Le roi de Prusse avait accumulé, avant et après Iéna, les faiblesses et les indécisions. A la dernière extrémité seulement, en mai 1807, alors que le territoire presque entier de son royaume était occupé par les Français, il s’était résolu, sous la pression du tsar, à adopter les idées de résistance nationale. Il avait constitué alors au profit de Hardenberg, qui était, depuis le printemps de 1806, le représentant de la politique nationale en Prusse, une sorte de dictature.

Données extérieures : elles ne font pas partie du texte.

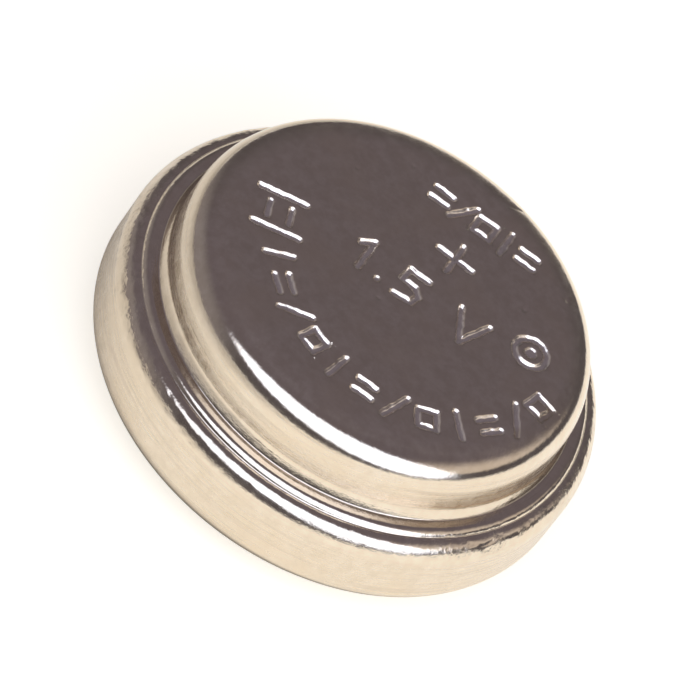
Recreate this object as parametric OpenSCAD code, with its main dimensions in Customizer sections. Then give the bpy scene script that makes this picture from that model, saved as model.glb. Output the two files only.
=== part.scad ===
// Stepped alkaline button cell, 625 size, positive end up.
// Origin: centre of the negative contact face. +Z: the cell's axis, towards the positive face.

/* [Cell] */
// Largest diameter, over the wide band
cell_d = 15.5; // [15.2:0.1:16]
// Height over the two contact faces
cell_h = 6; // [5.8:0.1:7]

/* [Positive can] */
// Sheet thickness of the can
can_wall = 0.25; // [0.2:0.01:0.28]
// Diameter of the narrow end
narrow_d = 13.1; // [12.8:0.1:13.3]
// Height of the narrow end, from the crest of the shoulder's bead to the positive face
step_h = 2.15; // [2:0.05:2.3]
// Radius of the edge around the positive face
face_edge_r = 0.6; // [0.4:0.05:0.8]
// Radius of the shoulder's outer edge, as a share of the shoulder's width
shoulder_edge_share = 0.42; // [0.36:0.01:0.45]
// Rise of the bead over the shoulder
bead_rise = 0.15; // [0.1:0.01:0.18]
// Radius of the fillet at the foot of the narrow wall, as a share of the shoulder's width
wall_foot_share = 0.33; // [0.25:0.01:0.36]
// Outer radius of the curl that closes the mouth
curl_r = 0.8; // [0.7:0.05:0.9]

/* [Negative cap] */
// Sheet thickness of the cap
cap_wall = 0.22; // [0.18:0.01:0.24]
// How far the negative contact stands out of the curled mouth
cap_proud = 0.8; // [0.6:0.05:0.9]
// Diameter of the negative contact cup
cap_d = 11.7; // [11.2:0.1:11.9]
// Radius of the edge around the negative contact face
cap_edge_r = 0.45; // [0.35:0.05:0.5]

/* [Seal and fill] */
// Thickness of the gasket
gasket_wall = 0.35; // [0.3:0.01:0.38]
// Thickness of the barrier film
barrier_t = 0.1; // [0.06:0.01:0.14]
// Thickness of the absorbent pad
pad_t = 0.3; // [0.24:0.02:0.36]

/* [Stamping] */
// Width of a stamped stroke
stroke_w = 0.18; // [0.12:0.01:0.22]
// Depth of a stamped stroke
stroke_depth = 0.1; // [0.05:0.01:0.13]
// Radius of the row of marks around the face
mark_row_r = 4.75; // [4.2:0.05:4.8]

/* [Hidden] */
$fn = 128;

// Positive can, outside
can_r = cell_d / 2;
narrow_r = narrow_d / 2;
ledge_w = can_r - narrow_r;
bead_z = cell_h - step_h;
shoulder_z = bead_z - bead_rise;
mouth_z = cap_proud;
shoulder_edge_r = shoulder_edge_share * ledge_w;
wall_foot_r = wall_foot_share * ledge_w;
bead_r = 0.29 * ledge_w;
bead_pitch_r = narrow_r + 0.3 * ledge_w;

// Positive can, inside
bore_r = can_r - can_wall;
narrow_bore_r = narrow_r - can_wall;
ceiling_z = cell_h - can_wall;
seat_z = shoulder_z - can_wall;
ceiling_edge_r = face_edge_r - can_wall;
seat_edge_r = shoulder_edge_r / 2;
bend_r = 0.54 * ledge_w;
curl_bore_r = curl_r - can_wall;
lip_top_z = mouth_z + can_wall;

// Negative cap: contact cup, shoulder, and a skirt of two plies joined by a hem at its top
cap_r = cap_d / 2;
cap_shoulder_z = lip_top_z + gasket_wall;
skirt_r = bore_r - gasket_wall;
skirt_mid_r = skirt_r - cap_wall;
skirt_bore_r = skirt_mid_r - cap_wall;
skirt_top_z = seat_z - gasket_wall;
cap_foot_r = 0.15;
skirt_edge_r = 0.3;
outer_ply_gap = 0.4;
lip_r = cap_r + 0.6;

// Gasket
foot_inner_r = narrow_bore_r - 0.35;
gasket_lip_r = lip_r - 0.2;

// Fill, from the ceiling down: pellet, barrier, pad, gel
disc_r = narrow_bore_r - 0.02;
pad_top_z = seat_z + pad_t;
pellet_z = pad_top_z + barrier_t;

// Stamping: the tool strikes off the face's centre
stamp_x = 0.7;
stamp_y = 0.55;
mark_h = 0.9;
mark_w = 0.6;
mark_count = 12;
mark_first_angle = 211;
mark_step_angle = 12.35;

// Half section of a disc from z0 to z1, with rounded outer edges
module disc_section(r, z0, z1, top_r = 0, foot_r = 0) {
  translate([0, z0 + foot_r]) square([r, z1 - z0 - top_r - foot_r]);
  if (top_r > 0) {
    translate([0, z1 - top_r]) square([r - top_r, top_r]);
    translate([r - top_r, z1 - top_r]) circle(top_r);
  }
  if (foot_r > 0) {
    translate([0, z0]) square([r - foot_r, foot_r]);
    translate([r - foot_r, z0 + foot_r]) circle(foot_r);
  }
}

// What fills a corner at [r, z] up to a round of the given radius; up or down of z
module corner_section(r, z, corner_r, up = 1) {
  difference() {
    translate([r, up > 0 ? z : z - corner_r]) square([corner_r, corner_r]);
    translate([r + corner_r, z + up * corner_r]) circle(corner_r);
  }
}

module can_outside() {
  disc_section(narrow_r, shoulder_z - can_wall / 2, cell_h, top_r = face_edge_r);
  corner_section(narrow_r, shoulder_z, wall_foot_r);
  disc_section(can_r, mouth_z, shoulder_z, top_r = shoulder_edge_r, foot_r = curl_r);
  translate([bead_pitch_r, bead_z - bead_r]) circle(bead_r);
}

module can_inside() {
  disc_section(narrow_bore_r, seat_z - can_wall, ceiling_z, top_r = ceiling_edge_r);
  disc_section(bore_r, lip_top_z, seat_z, top_r = seat_edge_r, foot_r = curl_bore_r);
  corner_section(narrow_bore_r, seat_z, bend_r);
  translate([0, mouth_z - can_wall]) square([lip_r + can_wall / 2, 3 * can_wall]);
}

module positive_can() {
  color([0.80, 0.77, 0.72])
    difference() {
      rotate_extrude() {
        difference() {
          can_outside();
          can_inside();
        }
        translate([lip_r + can_wall / 2, mouth_z + can_wall / 2]) circle(can_wall / 2);
      }
      translate([stamp_x, stamp_y, cell_h - stroke_depth]) linear_extrude(1) stamped_marks();
    }
}

// One straight stroke of the stamp, from a to b
module stroke(a, b) {
  run = b - a;
  translate(a) rotate(atan2(run[1], run[0])) translate([0, -stroke_w / 2])
    square([norm(run), stroke_w]);
  translate(a) circle(stroke_w / 2);
  translate(b) circle(stroke_w / 2);
}

module strokes(points) {
  for (i = [1 : len(points) - 1])
    stroke(points[i - 1], points[i]);
}

module ring(r) {
  difference() {
    circle(r + stroke_w / 2);
    circle(r - stroke_w / 2);
  }
}

// The plain marks: 0 bar, 1 pair of bars, 2 slash, 3 square
module mark(kind) {
  x = mark_w / 2;
  y = mark_h / 2;
  if (kind == 0)
    stroke([0, -y], [0, y]);
  if (kind == 1)
    for (side = [-1, 1])
      stroke([-x, side * y / 2], [x, side * y / 2]);
  if (kind == 2)
    stroke([-x, -y], [x, y]);
  if (kind == 3)
    strokes([[-x, -x], [x, -x], [x, x], [-x, x], [-x, -x]]);
}

module stamped_marks() {
  // Row around the face
  for (i = [0 : mark_count - 1])
    rotate(mark_first_angle + i * mark_step_angle + 90) translate([0, -mark_row_r]) mark(i % 4);
  // Straight row
  for (i = [0 : 4])
    translate([-1.3 + 0.78 * i, 3.55]) mark((i + 1) % 4);
  // Polarity sign
  translate([0.1, 1.75])
    for (turn = [0, 90])
      rotate(turn) stroke([-0.6, 0], [0.6, 0]);
  // Voltage: 1.5 V
  translate([0, -0.3]) {
    strokes([[-2.4, 0.3], [-2.05, 0.6], [-2.05, -0.6]]);
    translate([-1.4, -0.55]) circle(stroke_w * 0.6);
    strokes([[-0.1, 0.6], [-0.75, 0.6], [-0.8, 0.1], [-0.35, 0.1], [-0.1, -0.15], [-0.2, -0.5],
             [-0.8, -0.6]]);
    strokes([[1.1, 0.6], [1.6, -0.6], [2.1, 0.6]]);
  }
  // Ringed dot
  translate([3.5, 0.5]) {
    ring(0.52);
    circle(stroke_w);
  }
  // Framed pair of bars
  translate([-4.8, -1.05]) rotate(17) {
    for (side = [-1, 1])
      stroke([-0.75, 0.7 * side], [0.75, 0.7 * side]);
    for (side = [-1, 1])
      stroke([0.35 * side, -0.28], [0.35 * side, 0.28]);
  }
}

module negative_cap() {
  color([0.78, 0.76, 0.72])
    rotate_extrude() {
      difference() {
        union() {
          disc_section(cap_r, 0, cap_shoulder_z + cap_wall, foot_r = cap_edge_r);
          corner_section(cap_r, cap_shoulder_z, cap_foot_r, up = -1);
          disc_section(skirt_mid_r, cap_shoulder_z, skirt_top_z - cap_wall, foot_r = skirt_edge_r);
        }
        disc_section(cap_r - cap_wall, cap_wall, skirt_top_z, foot_r = cap_edge_r - cap_wall);
        disc_section(skirt_bore_r, cap_shoulder_z + cap_wall, skirt_top_z,
                     foot_r = skirt_edge_r - cap_wall);
        corner_section(cap_r - cap_wall, cap_shoulder_z + cap_wall, cap_foot_r + cap_wall, up = -1);
      }
      translate([skirt_mid_r, cap_shoulder_z + outer_ply_gap])
        square([cap_wall, skirt_top_z - cap_wall - cap_shoulder_z - outer_ply_gap]);
      intersection() {
        translate([skirt_mid_r, skirt_top_z - cap_wall]) circle(cap_wall);
        translate([skirt_bore_r, skirt_top_z - cap_wall]) square([2 * cap_wall, cap_wall]);
      }
    }
}

module sealing_gasket() {
  color([0.16, 0.16, 0.17])
    rotate_extrude()
      difference() {
        disc_section(bore_r, lip_top_z, seat_z, top_r = seat_edge_r, foot_r = curl_bore_r);
        disc_section(skirt_r, cap_shoulder_z, skirt_top_z, foot_r = curl_bore_r - gasket_wall);
        translate([0, skirt_top_z - gasket_wall]) square([foot_inner_r, 3 * gasket_wall]);
        translate([0, lip_top_z - gasket_wall]) square([gasket_lip_r, 3 * gasket_wall]);
      }
}

module cathode_pellet() {
  color([0.13, 0.13, 0.14])
    rotate_extrude()
      disc_section(narrow_bore_r, pellet_z, ceiling_z, top_r = ceiling_edge_r);
}

module barrier_disc() {
  color([0.85, 0.82, 0.72])
    translate([0, 0, pad_top_z]) cylinder(r = disc_r, h = barrier_t);
}

module absorbent_pad() {
  color([0.94, 0.94, 0.92])
    translate([0, 0, seat_z]) cylinder(r = disc_r, h = pad_t);
}

module anode_gel() {
  color([0.45, 0.47, 0.50])
    rotate_extrude() {
      disc_section(cap_r - cap_wall, cap_wall, cap_shoulder_z + cap_wall + cap_foot_r,
                   foot_r = cap_edge_r - cap_wall);
      corner_section(cap_r - cap_wall, cap_shoulder_z + cap_wall, cap_foot_r + cap_wall, up = -1);
      disc_section(skirt_bore_r, cap_shoulder_z + cap_wall, skirt_top_z,
                   foot_r = skirt_edge_r - cap_wall);
      translate([0, skirt_top_z - gasket_wall]) square([foot_inner_r, 2 * gasket_wall]);
    }
}

positive_can();
negative_cap();
sealing_gasket();
cathode_pellet();
barrier_disc();
absorbent_pad();
anode_gel();
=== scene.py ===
"""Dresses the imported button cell: drawn nickel sheet, stamped marks, nylon seal, in a plain studio."""
import math
import random

import bpy
from mathutils import Matrix, Vector, geometry, noise


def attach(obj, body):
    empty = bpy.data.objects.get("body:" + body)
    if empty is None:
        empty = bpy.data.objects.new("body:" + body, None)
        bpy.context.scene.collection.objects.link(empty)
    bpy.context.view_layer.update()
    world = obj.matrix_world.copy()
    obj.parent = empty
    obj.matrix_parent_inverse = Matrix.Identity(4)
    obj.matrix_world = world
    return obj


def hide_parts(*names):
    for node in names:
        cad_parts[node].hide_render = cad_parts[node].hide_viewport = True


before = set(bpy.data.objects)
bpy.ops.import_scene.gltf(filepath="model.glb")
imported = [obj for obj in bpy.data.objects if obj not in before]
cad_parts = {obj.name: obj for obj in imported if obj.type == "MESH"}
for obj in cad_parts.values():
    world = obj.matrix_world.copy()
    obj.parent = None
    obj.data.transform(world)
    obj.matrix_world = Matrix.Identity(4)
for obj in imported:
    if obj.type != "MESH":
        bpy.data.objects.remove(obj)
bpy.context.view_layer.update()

# ---------------------------------------------------------------- sizes, in millimetres as in the part
MM = 0.001
CAN_R = 7.75
CAN_WALL = 0.25
NARROW_R = 6.55
CELL_H = 6.0
MOUTH_Z = 0.8
CURL_R = 0.8
LIP_R = 6.45
SEAT_Z = 3.45
SEAT_EDGE_R = 0.252
BEND_R = 0.648
CEILING_EDGE_R = 0.35

# The sheet's outer bends, each (radius, tilt of the surface at its end): 0 faces up, 90 faces out.
# A bend without a tilt is a straight run of that length.
STRAIGHT = None
FACE_EASE = [(8.0, 2), (1.75, 23.5)]
FACE_EDGE = [(0.83, 61), (1.34, 68), (1.0, 86.2)]
FOOT = [(0.5, 67), (3.4, 63), (0.053, 2), (0.2, STRAIGHT)]
BEAD = [(0.275, 62.4), (0.065, 6.7), (0.033, STRAIGHT)]
SHOULDER = [(0.44, 56), (1.2, 69), (0.67, 90)]
SHOULDER_END_Z = 2.97

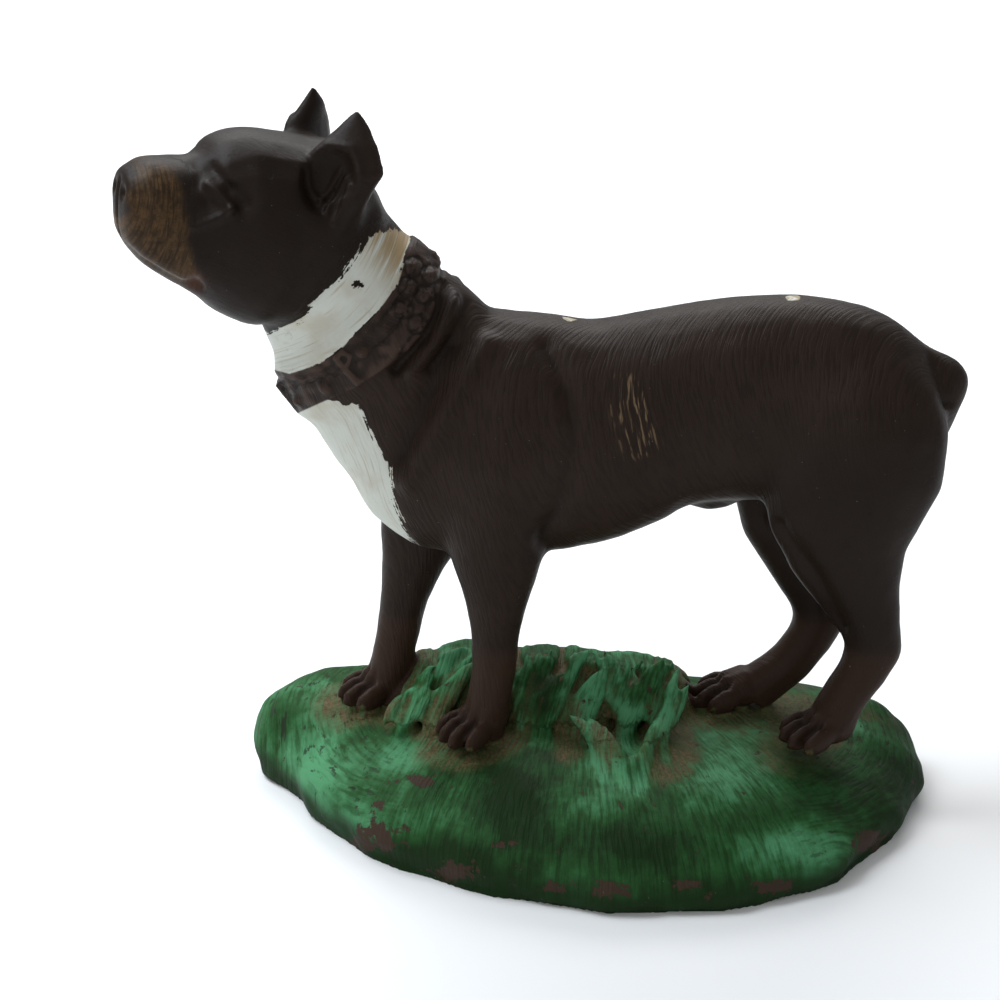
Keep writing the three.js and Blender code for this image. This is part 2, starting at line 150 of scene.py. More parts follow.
# Outlines of what is painted or made differently, on the same plane.
STRAP = [
    (-72, 149.5), (-63.6, 147.2), (-54.4, 150.4), (-48.3, 154.8), (-37.2, 166.1), (-30.4, 175.4),
    (-26, 190.2), (-24, 197), (-10, 187), (-15.5, 180.4), (-19.2, 168.6), (-24.1, 158.6),
    (-30.2, 152.3), (-43.7, 143), (-61, 134.9), (-68, 131),
]
NECK_BAND = [
    (-26, 190.6), (-30.4, 175.4), (-37.2, 166.1), (-48.3, 154.8), (-54.4, 150.4), (-63.6, 147.2),
    (-74, 146), (-76, 158), (-60, 163.6), (-53.7, 172.3), (-48.9, 176.7), (-43.3, 183.4),
    (-37.8, 190.8), (-33, 192),
]
BLAZE = [
    (-70, 147), (-60, 147), (-43, 146), (-44, 140), (-40.9, 132.4), (-36.9, 122.6), (-33.9, 116),
    (-32.9, 106), (-29.3, 94.6), (-25, 89.5), (-28.1, 90.8), (-37.4, 95.6), (-41, 102.3),
    (-45.2, 109.3), (-56, 122), (-68, 132),
]
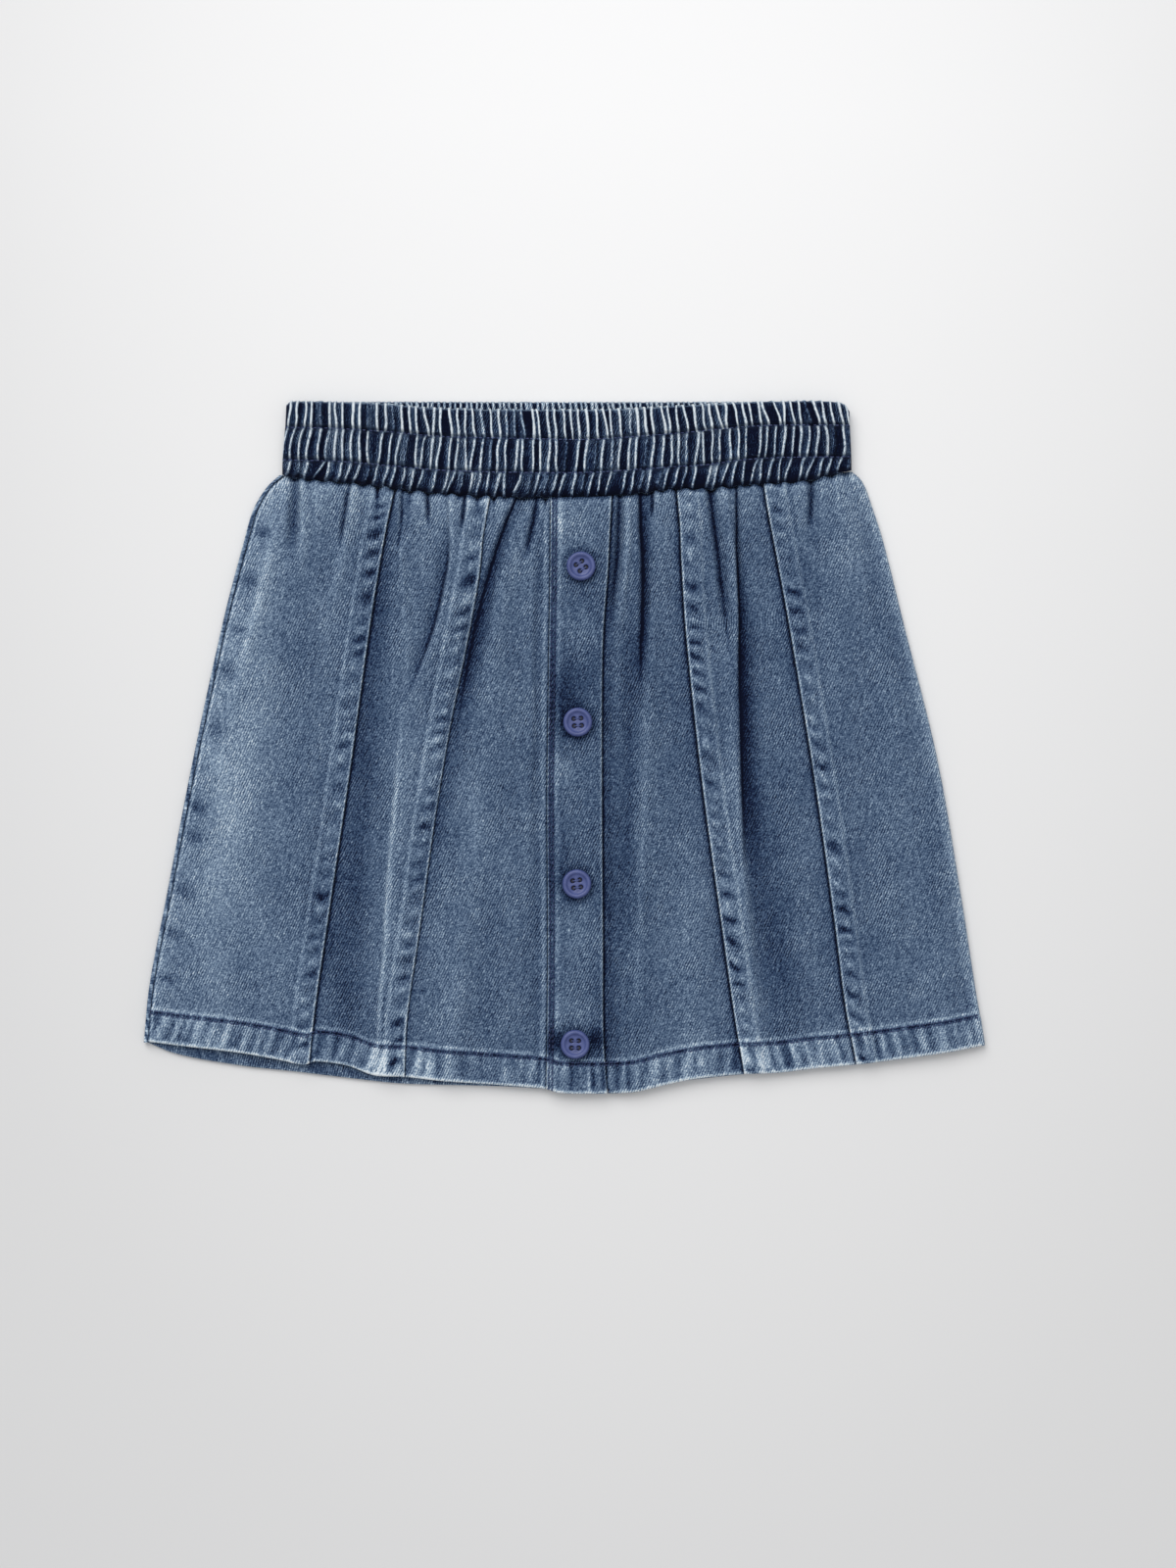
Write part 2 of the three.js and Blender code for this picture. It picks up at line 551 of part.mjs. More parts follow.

L’énergie et la résolution que le premier ministre avait déployées durant le printemps de 1807 l’avaient désigné à l’hostilité de Napoléon. Celui-ci avait refusé à Tilsit de négocier avec Hardenberg. Il aimerait mieux, disait-il, faire la guerre pendant quarante ans. Et comme le roi de Prusse insistait sur les difficultés qu’il éprouverait pour trouver un ministre : « Prenez le baron de Stein, lui dit l’empereur, c’est un homme d’esprit. » En donnant ce conseil, l’empereur se fourvoyait certainement. S’il eût connu Stein, il n’eût pu trouver grand avantage à écarter Hardenberg pour lui faire place. Mais il le connaissait peu et mal. Stein n’était rien moins qu’un homme d’esprit au sens où nous l’entendons. C’est par des qualités qui sont la négation même de l’esprit, qu’il a frappé ceux qui l’ont connu. Le duc de Broglie l’entendit encore à Coppet, peu après les événemens de 1815, épancher, sans aucun à-propos, ses amertumes et ses déceptions de patriote allemand dans les oreilles françaises. Il est vrai que, pour Napoléon, l’homme d’esprit était celui qui comprenait et servait ses desseins. Mais ce genre d’esprit ne manquait pas moins que l’autre à Stein. L’empereur ne tarda pas à le reconnaître.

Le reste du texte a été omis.